The Trump campaign has been sending fundraising emails with subject lines such as "FRAUD" asking supporters, "Did you see the BIG story about Twitter and various forms of government fraud, specifically Election Fraud?" The campaign has also been promoting articles from Fox News, the New York Post and other right-wing media outlets emphasizing Twitter, the FBI and the Hunter Biden story.

"The last election was influenced by the FBI," Fox News host Tucker Carlson said in a Dec. 7 prime-time appearance. "If this were happening in another country, in a third-world country, the State Department would declare the election illegitimate, because it would have been . . . That's absolutely election interference."

In a video announcement released Thursday to the New York Post, Trump said as president he would issue an executive order banning federal agencies from "colluding" with businesses to censor Americans or label domestic speech as misinformation or disinformation, and would root out "every federal bureaucrat who has engaged in domestic censorship - directly or indirectly."

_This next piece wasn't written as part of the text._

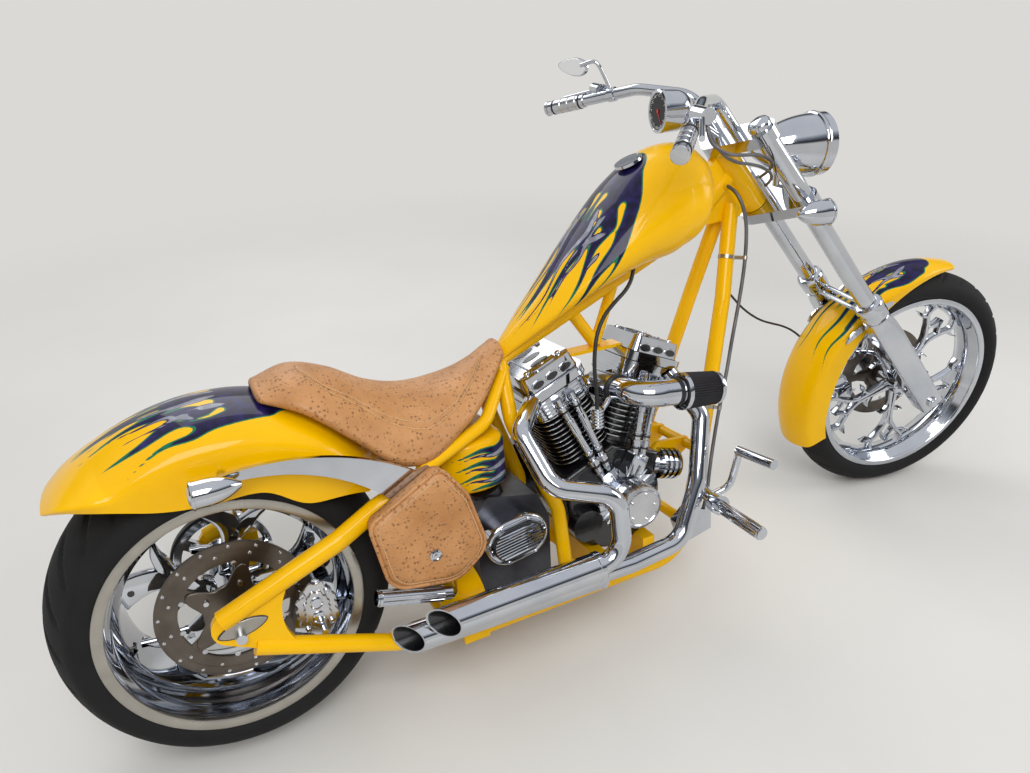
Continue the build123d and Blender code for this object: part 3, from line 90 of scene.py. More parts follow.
# turns a flat drawing upright, so that its z axis points to the motorcycle's right
UPRIGHT = Matrix.Rotation(pi / 2, 4, "X")


def linear(code: str) -> tuple[float, float, float, float]:
    """Turn an sRGB hex colour into a linear one.

    Args:
        code: six hex digits, with or without a leading #.
    Returns:
        Linear red, green, blue and an alpha of 1.
    """
    values = [int(code.lstrip("#")[i : i + 2], 16) / 255 for i in (0, 2, 4)]
    bent = [v / 12.92 if v <= 0.04045 else ((v + 0.055) / 1.055) ** 2.4 for v in values]
    return (bent[0], bent[1], bent[2], 1.0)


def add_node(tree: Tree, kind: str, settings: Optional[dict] = None) -> Any:
    """Add a node to a tree with its settings and links.

    Args:
        tree: the node tree.
        kind: the node's type name.
        settings: attribute names, or socket names and numbers, each with its value,
            its hex colour or the output that feeds it.
    Returns:
        The new node.
    """
    node = tree.nodes.new(kind)
    for key, value in (settings or {}).items():
        if isinstance(value, bpy.types.NodeSocket):
            tree.links.new(value, node.inputs[key])
        elif isinstance(key, str) and hasattr(node, key):
            setattr(node, key, value)
        else:
            node.inputs[key].default_value = linear(value) if str(value)[0] == "#" else value
    return node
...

No evidence has emerged that the federal government, which was led at the time by Trump, controlled what social media companies allowed to circulate. In the course of weekly consultations with Twitter, federal law enforcement agencies warned that foreign countries might try to hack people involved in political campaigns and release damaging material over social media, according to a declaration by a Twitter official as part of the company's defense to a Federal Election Commission complaint. The official (whom Musk has since fired) said he learned from these meetings "that there were rumors that a hack-and-leak operation would involve Hunter Biden" before the New York Post's story was published.

"Twitter was just a tool in the hands of the deep state in attacking President Trump and doing all they can to prevent President Trump from being reelected," Trump campaign senior adviser Boris Epshteyn said in a recent interview on former White House strategist Stephen K. Bannon's podcast. "The crime is the stealing of the 2020 election from President Donald J. Trump."